Sainte-Beuve, Causeries du Lundi, Vol. VIII.
DISCOURSE II.
CATHERINE DE’ MEDICI, QUEEN, AND MOTHER OF OUR LAST KINGS.
I HAVE wondered and been astonished a hundred times that, so many good writers as we have had in our day in France, none of them has been inquisitive enough to make some fine selection of the life and deeds of the queen-mother, Catherine de’ Medici, inasmuch as she has furnished ample matter, and cut out much fine work, if ever a queen did—as said the Emperor Charles to Paolo Giovio [Italian historian] when, on his return from his triumphant voyage in the “Goulette” intending to make war upon King François, he gave him a provision of ink and paper, saying he would cut him out plenty of work. So it is true that this queen cut out so much that a good and zealous writer might make an Iliad of it; but they have all been lazy,—or ungrateful, for she was never niggardly to learned men; I could name several who have derived good benefits from this queen, from which, in consequence, I accuse them of ingratitude.

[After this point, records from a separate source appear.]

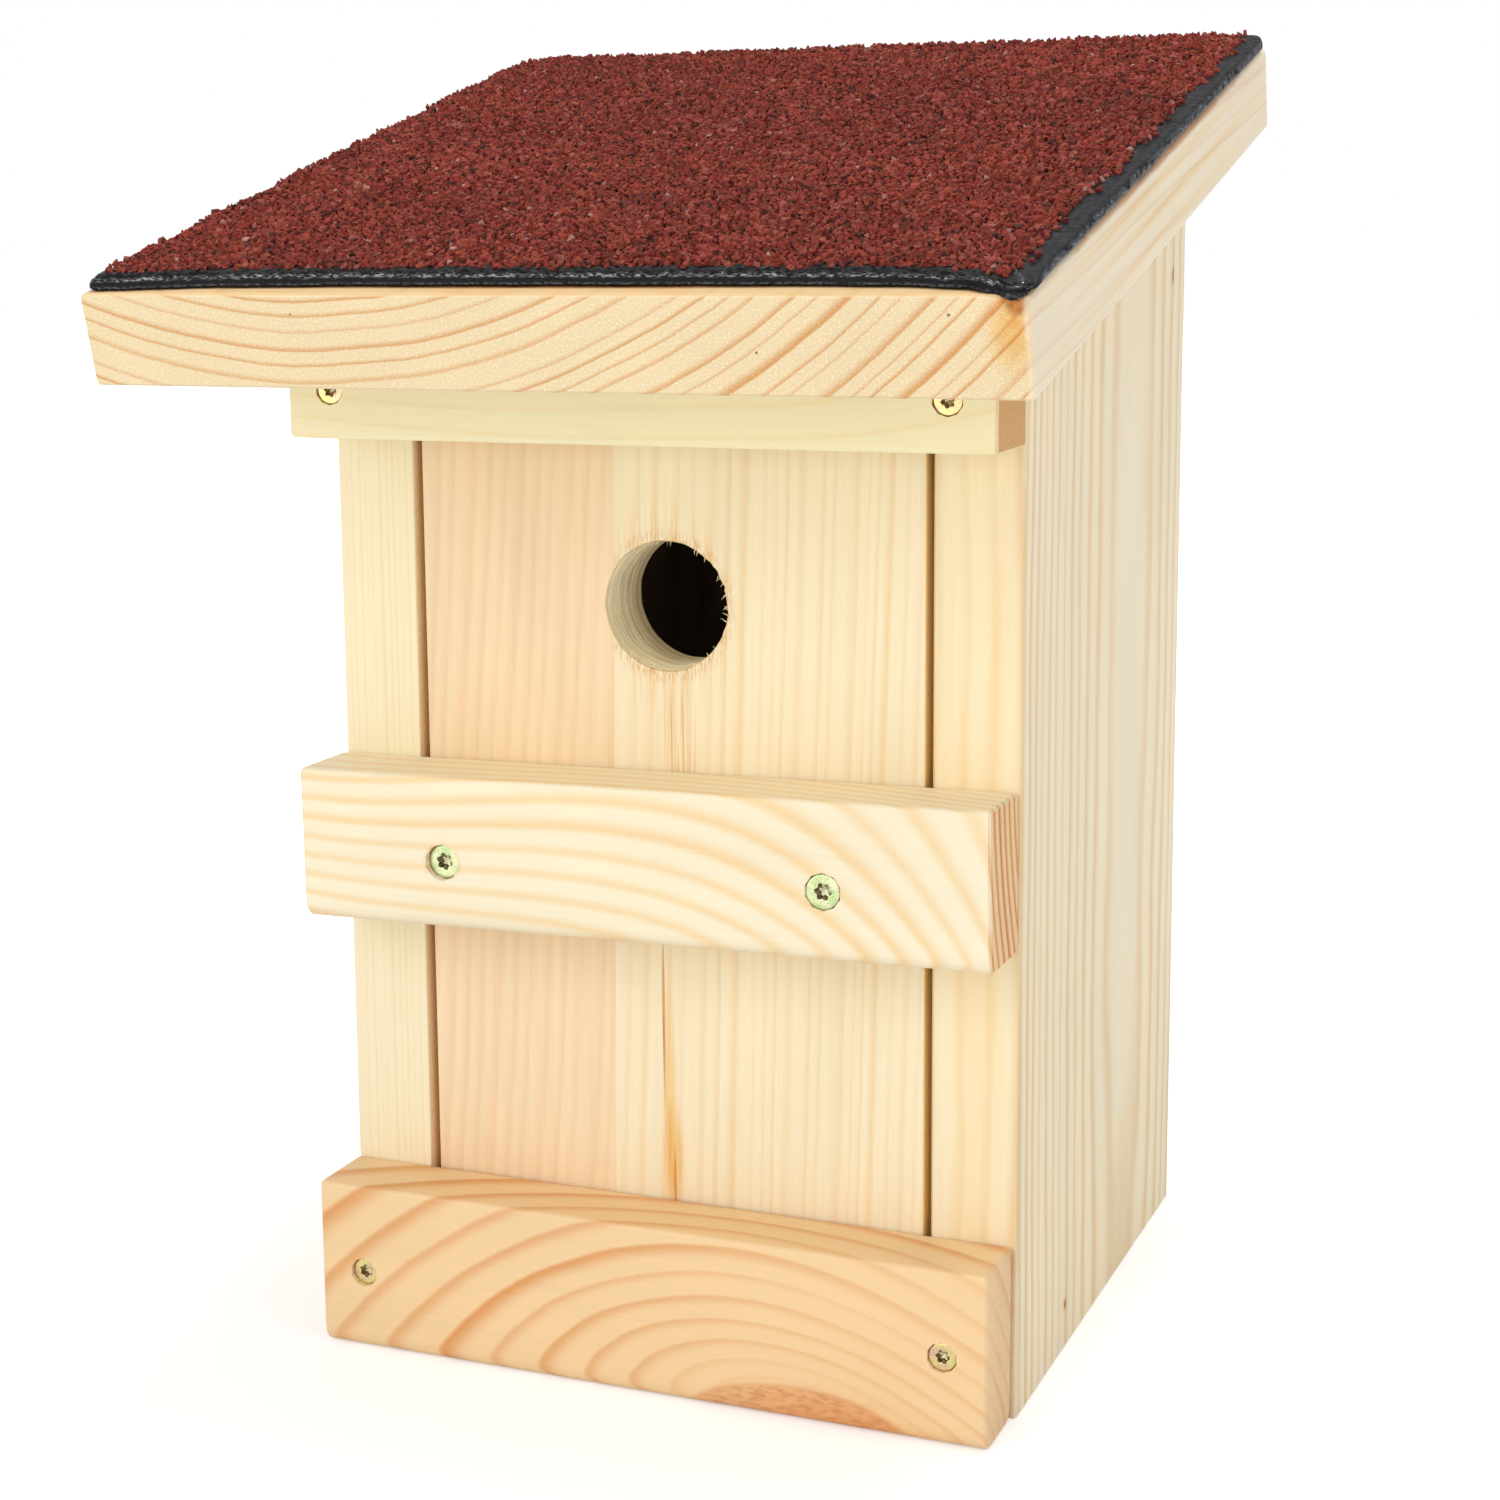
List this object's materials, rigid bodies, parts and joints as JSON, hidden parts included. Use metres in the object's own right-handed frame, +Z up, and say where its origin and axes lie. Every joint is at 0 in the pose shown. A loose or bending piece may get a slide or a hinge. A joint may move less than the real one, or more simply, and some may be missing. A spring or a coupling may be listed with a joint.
{
  "type": "bird nest box",
  "caption": "Wooden nest box with a sloping felted roof, a round entrance hole and a front door that lifts out from behind wooden bars.",
  "frame": {"origin": "on the surface that the box stands on, under the middle of the whole box, roof included", "axes": "+Z up, the door and the entrance hole face -Y, +X to the right of someone who looks at the door"},
  "size_m": [0.224, 0.2432, 0.3365],
  "materials": {
    "side_pine": "planed, unpainted",
    "roof_pine": "planed, unpainted",
    "bar_pine": "planed, unpainted",
    "foot_bar_pine": "planed, unpainted",
    "door_pine": "planed, unpainted",
    "bitumen": "glossy black where it melted, matte at its cut edges",
    "red_granules": "rough red-brown mineral granules",
    "zinc_steel": "yellow zinc plated",
    "brad_steel": "bright steel"
  },
  "bodies": {
    "box": {"left_side_panel": "side_pine", "right_side_panel": "side_pine", "back_panel": "side_pine", "floor_panel": "side_pine", "roof_board": "roof_pine", "roof_felt": "bitumen", "roof_granules": "red_granules", "top_bar": "bar_pine", "bottom_bar": "foot_bar_pine", "top_bar_screw_left": "zinc_steel", "top_bar_screw_right": "zinc_steel", "bottom_bar_screw_left": "zinc_steel", "bottom_bar_screw_right": "zinc_steel", "floor_brad_front_left": "brad_steel", "floor_brad_front_right": "brad_steel", "floor_brad_rear_left": "brad_steel", "floor_brad_rear_right": "brad_steel", "back_brad_low_left": "brad_steel", "back_brad_low_right": "brad_steel", "back_brad_high_left": "brad_steel", "back_brad_high_right": "brad_steel", "roof_brad_front_left": "brad_steel", "roof_brad_front_right": "brad_steel", "roof_brad_rear_left": "brad_steel", "roof_brad_rear_right": "brad_steel"},
    "door": {"door_panel": "door_pine", "grip_bar": "bar_pine", "grip_screw_left": "zinc_steel", "grip_screw_right": "zinc_steel"}
  },
  "joints": [
    {"name": "door_lift", "type": "slide", "parent": "box", "child": "door", "axis": [0, 0, 1], "range_m": [0, 0.0229]}
  ]
}
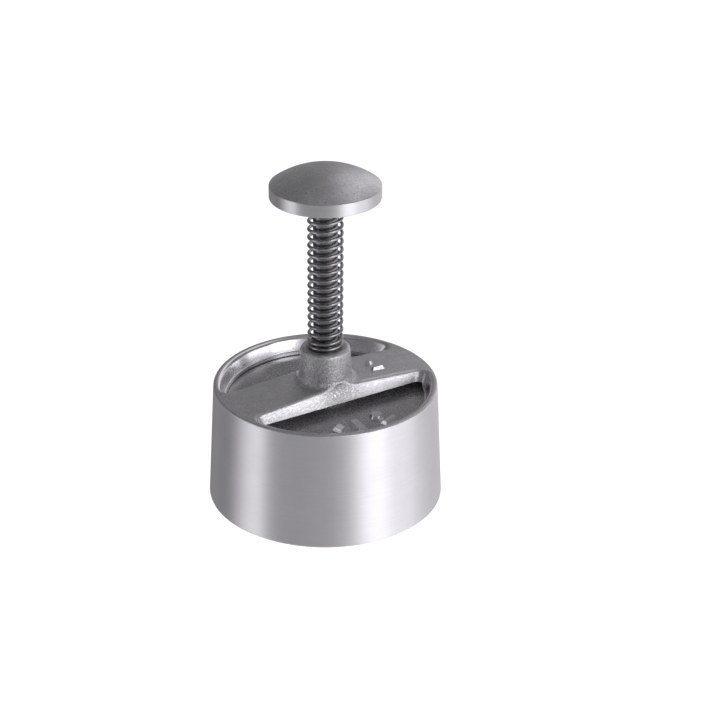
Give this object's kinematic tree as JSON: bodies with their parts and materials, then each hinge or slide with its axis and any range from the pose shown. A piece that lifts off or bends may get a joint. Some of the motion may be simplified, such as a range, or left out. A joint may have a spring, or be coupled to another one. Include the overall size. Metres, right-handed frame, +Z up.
{
  "type": "patty press",
  "caption": "Hand patty press: a round cast cup with a bridge and hub, a sprung plunger rod with a domed palm knob, and a round pressing plate that pushes the patty out.",
  "frame": {"origin": "centre of the cup's open rim, on the surface it stands on", "axes": "+Z up through the rod and knob, and the bridge across the cup's closed end runs along X"},
  "size_m": [0.108, 0.1078, 0.1587],
  "materials": {
    "cup_aluminium": "satin",
    "plate_aluminium": "satin",
    "knob_aluminium": "satin",
    "rod_steel": "satin",
    "spring_steel": "satin",
    "washer_steel": "satin",
    "fastener_steel": "satin",
    "bush_bronze": "satin"
  },
  "bodies": {
    "cup": {"cup_casting": "cup_aluminium", "guide_bush": "bush_bronze", "spring_seat_washer": "washer_steel", "return_spring": "spring_steel"},
    "spring_cap": {"spring_cap_washer": "washer_steel"},
    "plunger": {"plunger_rod": "rod_steel", "palm_knob": "knob_aluminium", "knob_lock_pin": "fastener_steel", "plunger_plate": "plate_aluminium", "plate_screw": "fastener_steel"}
  },
  "joints": [
    {"name": "plunger_travel", "type": "slide", "parent": "cup", "child": "spring_cap", "axis": [0, 0, -1], "range_m": [0, 0.0405], "stiffness_N_per_m": 874, "springref_m": -0.0084, "deforming": ["return_spring"]},
    {"name": "plunger_spin", "type": "hinge", "parent": "spring_cap", "child": "plunger", "pos_m": [0, 0, 0.1], "axis": [0, 0, 1], "continuous": true}
  ]
}
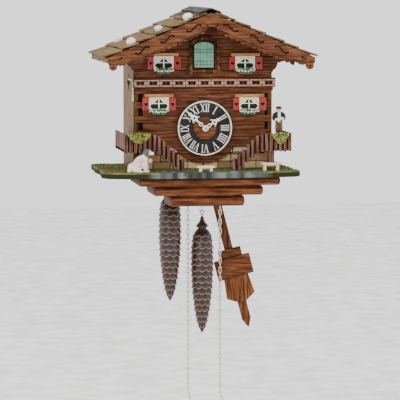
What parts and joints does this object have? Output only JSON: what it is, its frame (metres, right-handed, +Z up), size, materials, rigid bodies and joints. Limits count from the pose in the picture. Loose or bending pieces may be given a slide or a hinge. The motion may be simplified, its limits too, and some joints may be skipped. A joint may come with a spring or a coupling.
{
  "type": "cuckoo clock",
  "caption": "Chalet-shaped wall clock with a log front, shingled roof, dial and hands, cuckoo door, pendulum, cone weights on chains, and a carved dog, man and benches.",
  "frame": {"origin": "centre of the hanging hole in the back panel, on the wall plane", "axes": "+Z up, +Y into the wall, the dial faces -Y, +X to the viewer's right"},
  "size_m": [0.216, 0.132, 0.4971],
  "materials": {
    "brown_wood": "satin",
    "tan_wood": "satin",
    "dark_wood": "satin",
    "green_board": "matte",
    "grey_stone": "matte",
    "cream_paint": "satin",
    "red_paint": "satin",
    "mint_paint": "satin",
    "moss": "matte",
    "cream_plastic": "matte",
    "brass": "polished",
    "steel": "satin",
    "cast_cone": "satin"
  },
  "bodies": {
    "case": {"facade": "brown_wood", "side_wall_left": "tan_wood", "side_wall_right": "tan_wood", "back_panel": "tan_wood", "base_board": "green_board", "foot_logs": "brown_wood", "stone_wall": "grey_stone", "roof_boards": "dark_wood", "bargeboards": "brown_wood", "scalloped_trim": "brown_wood", "shingles_left": "dark_wood", "shingles_right": "dark_wood", "ridge_boards": "dark_wood", "roof_stones": "grey_stone", "decor_band": "tan_wood", "door_frame": "brown_wood", "windows": "cream_paint", "shutters": "red_paint", "flower_boxes": "red_paint", "balcony_left": "brown_wood", "balcony_right": "brown_wood", "moss": "moss", "benches": "cream_paint", "dog_figure": "cream_paint", "man_figure": "cream_paint", "dial": "dark_wood", "hanger_plate": "brass", "brass_fixings": "brass", "movement_plates": "brass", "movement_pillars": "brass", "bellows": "tan_wood", "gong": "steel"},
    "minute_hand": {"minute_hand": "cream_plastic", "center_wheel": "brass"},
    "hour_hand": {"hour_hand": "cream_plastic"},
    "time_great_wheel": {"time_great_wheel": "brass"},
    "third_wheel": {"third_wheel": "brass"},
    "escape_wheel": {"escape_wheel": "brass"},
    "time_chain_wheel": {"time_chain_wheel": "brass"},
    "call_chain_wheel": {"call_chain_wheel": "brass"},
    "anchor": {"anchor": "steel"},
    "pendulum": {"pendulum_rod": "brown_wood"},
    "pendulum_bob": {"pendulum_bob": "brown_wood"},
    "time_weight": {"time_weight": "cast_cone", "time_weight_chain": "brass"},
    "call_weight": {"call_weight": "cast_cone", "call_weight_chain": "brass"},
    "time_free_end": {"time_free_chain": "brass", "time_chain_hank": "brass", "time_chain_ring": "brass"},
    "call_free_end": {"call_free_chain": "brass", "call_chain_hank": "brass", "call_chain_ring": "brass"},
    "cuckoo_door": {"cuckoo_door": "mint_paint"},
    "cuckoo_bird": {"cuckoo_bird": "mint_paint"},
    "left_bellows_lid": {"left_bellows_lid": "tan_wood"},
    "right_bellows_lid": {"right_bellows_lid": "tan_wood"},
    "gong_hammer": {"gong_hammer": "steel"},
    "shut_off_lever": {"shut_off_lever": "steel"}
  },
  "joints": [
    {"name": "minute_hand_turn", "type": "hinge", "parent": "case", "child": "minute_hand", "pos_m": [0, -0.0825, -0.0865], "axis": [0, 1, 0], "continuous": true},
    {"name": "hour_hand_turn", "type": "hinge", "parent": "case", "child": "hour_hand", "pos_m": [0, -0.0825, -0.0865], "axis": [0, 1, 0], "continuous": true},
    {"name": "great_wheel_turn", "type": "hinge", "parent": "case", "child": "time_great_wheel", "pos_m": [0.0142, -0.0485, -0.104], "axis": [0, 1, 0], "continuous": true},
    {"name": "third_wheel_turn", "type": "hinge", "parent": "case", "child": "third_wheel", "pos_m": [0.01297, -0.06, -0.07114], "axis": [0, 1, 0], "continuous": true},
    {"name": "escape_wheel_turn", "type": "hinge", "parent": "case", "child": "escape_wheel", "pos_m": [0, -0.045, -0.06], "axis": [0, 1, 0], "continuous": true},
    {"name": "pendulum_swing", "type": "hinge", "parent": "case", "child": "pendulum", "pos_m": [0, -0.02, -0.076], "axis": [0, 1, 0], "range_deg": [0, 28.94]},
    {"name": "anchor_rock", "type": "hinge", "parent": "case", "child": "anchor", "pos_m": [0, -0.02, -0.076], "axis": [0, 1, 0], "range_deg": [0, 28.94]},
    {"name": "bob_height", "type": "slide", "parent": "pendulum", "child": "pendulum_bob", "axis": [0.2499, 0, -0.9683], "range_m": [-0.012, 0.015]},
    {"name": "time_weight_drop", "type": "slide", "parent": "case", "child": "time_weight", "axis": [0, 0, -1], "range_m": [0, 0.038], "deforming": ["time_weight_chain"]},
    {"name": "time_free_end_rise", "type": "slide", "parent": "case", "child": "time_free_end", "axis": [0, 0, 1], "range_m": [0, 0.038], "deforming": ["time_free_chain"]},
    {"name": "time_chain_wheel_turn", "type": "hinge", "parent": "case", "child": "time_chain_wheel", "pos_m": [0.0142, -0.042, -0.104], "axis": [0, -1, 0], "range_deg": [0, 232.5]},
    {"name": "call_weight_drop", "type": "slide", "parent": "case", "child": "call_weight", "axis": [0, 0, -1], "range_m": [0, 0.038], "deforming": ["call_weight_chain"]},
    {"name": "call_free_end_rise", "type": "slide", "parent": "case", "child": "call_free_end", "axis": [0, 0, 1], "range_m": [0, 0.038], "deforming": ["call_free_chain"]},
    {"name": "call_chain_wheel_turn", "type": "hinge", "parent": "case", "child": "call_chain_wheel", "pos_m": [-0.0193, -0.042, -0.104], "axis": [0, -1, 0], "range_deg": [0, 232.5]},
    {"name": "cuckoo_slide", "type": "slide", "parent": "case", "child": "cuckoo_bird", "axis": [0, -1, 0], "range_m": [0, 0.032]},
    {"name": "cuckoo_door_swing", "type": "hinge", "parent": "case", "child": "cuckoo_door", "pos_m": [-0.0101, -0.0823, -0.016], "axis": [0, 0, -1], "range_deg": [0, 79]},
    {"name": "left_bellows_lift", "type": "hinge", "parent": "case", "child": "left_bellows_lid", "pos_m": [-0.052, -0.032, -0.044], "axis": [-1, 0, 0], "range_deg": [0, 15]},
    {"name": "right_bellows_lift", "type": "hinge", "parent": "case", "child": "right_bellows_lid", "pos_m": [0.052, -0.032, -0.044], "axis": [-1, 0, 0], "range_deg": [0, 15]},
    {"name": "hammer_strike", "type": "hinge", "parent": "case", "child": "gong_hammer", "pos_m": [0.02, -0.04, -0.044], "axis": [0, -1, 0], "range_deg": [0, 9]},
    {"name": "shut_off_lift", "type": "hinge", "parent": "case", "child": "shut_off_lever", "pos_m": [-0.072, -0.05, -0.038], "axis": [-1, 0, 0], "range_deg": [0, 8]}
  ],
  "couplings": [
    {"joint": "hour_hand_turn", "follows": "minute_hand_turn", "ratio": 0.083333},
    {"joint": "great_wheel_turn", "follows": "minute_hand_turn", "ratio": -0.75},
    {"joint": "third_wheel_turn", "follows": "minute_hand_turn", "ratio": -10},
    {"joint": "escape_wheel_turn", "follows": "minute_hand_turn", "ratio": 126.67},
    {"joint": "anchor_rock", "follows": "pendulum_swing", "ratio": 1},
    {"joint": "time_free_end_rise", "follows": "time_weight_drop", "ratio": 1},
    {"joint": "time_chain_wheel_turn", "follows": "time_weight_drop", "rad_per_m": 106.38},
    {"joint": "call_free_end_rise", "follows": "call_weight_drop", "ratio": 1},
    {"joint": "call_chain_wheel_turn", "follows": "call_weight_drop", "rad_per_m": 106.38},
    {"joint": "cuckoo_door_swing", "follows": "cuckoo_slide", "rad_per_m": 43}
  ]
}
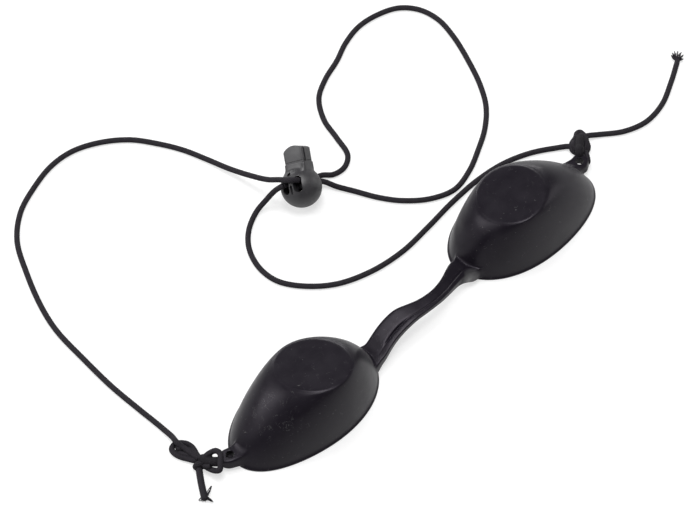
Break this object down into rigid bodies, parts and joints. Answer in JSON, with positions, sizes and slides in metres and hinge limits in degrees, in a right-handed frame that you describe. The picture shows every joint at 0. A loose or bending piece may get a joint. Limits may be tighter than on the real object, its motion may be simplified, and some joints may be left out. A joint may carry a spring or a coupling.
{
  "type": "eye guard goggles",
  "caption": "Opaque eye cups on a flexible nose strap with an elastic head cord, knotted at the lugs and drawn tight by a sliding push lock.",
  "frame": {"origin": "middle of the space between the two cups, on the plane of their rims", "axes": "+X from the left cup to the right cup as seen in the picture, +Y towards the brow, +Z out of the cups' fronts; the rims lie on z = 0"},
  "size_m": [0.1837, 0.1126, 0.0188],
  "materials": {
    "moulding": "satin black soft plastic, one moulding",
    "cord": "black braided elastic cord",
    "lock": "dark grey moulded plastic with a light bloom",
    "spring_wire": "bright drawn wire"
  },
  "bodies": {
    "root": {"bridge_crown": "moulding", "bridge_arm_left": "moulding", "bridge_arm_right": "moulding", "lock_barrel": "lock", "lock_spring": "spring_wire", "cord_left_run": "cord", "cord_loop": "cord", "cord_right_run": "cord", "cord_in_lock": "cord"},
    "left_cup": {"eyecup_left": "moulding", "knot_left": "cord", "tail_left": "cord"},
    "right_cup": {"eyecup_right": "moulding", "knot_right": "cord", "tail_right": "cord"},
    "plunger": {"lock_plunger": "lock"}
  },
  "joints": [
    {"name": "bridge_flex_left", "type": "hinge", "parent": "root", "child": "left_cup", "pos_m": [-0.0095, -0.0016, 0.0052], "axis": [0, 1, 0], "range_deg": [-15, 30], "stiffness_Nm_per_rad": 0.05, "deforming": ["bridge_arm_left", "cord_left_run"]},
    {"name": "bridge_flex_right", "type": "hinge", "parent": "root", "child": "right_cup", "pos_m": [0.0095, -0.0018, 0.0052], "axis": [0, -1, 0], "range_deg": [-15, 30], "stiffness_Nm_per_rad": 0.05, "deforming": ["bridge_arm_right", "cord_right_run"]},
    {"name": "lock_press", "type": "slide", "parent": "root", "child": "plunger", "axis": [0.4435, 0.7682, 0.4618], "range_m": [-0.0022, 0], "stiffness_N_per_m": 100, "deforming": ["lock_spring"]}
  ]
}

There is one, however, who did concern himself to write of her, and made a little book which he entitled “The Life of Catherine;”[3] but it is an imposture and not worthy of belief, as she herself said when she saw it; such falsities being apparent to every one, and easy to note and reject. He that wrote it wished her mortal harm, and was an enemy to her name, her condition, her life, her honour, and nature; and that is why he should be rejected. As for me, I would I knew how to speak well, or that I had a good pen, well mended, at my command, that I might exalt and praise her as she deserves. At any rate, such as my pen is, I shall now employ it at all hazards.
This queen is extracted, on the father’s side, from the race of the Medici, one of the noblest and most illustrious families, not only in Italy, but in Christendom. Whatever may be said, she was a foreigner to these shores because the alliances of kings cannot commonly be chosen in their kingdom; for it is not best to do so; foreign marriages being as useful and more so than near ones. The House of the Medici has always been allied and confederated with the crown of France, which still bears the fleur-de-lys that King Louis XI. gave that house in sign of alliance and perpetual confederation [the fleur de Louis, which then became the Florentine lily].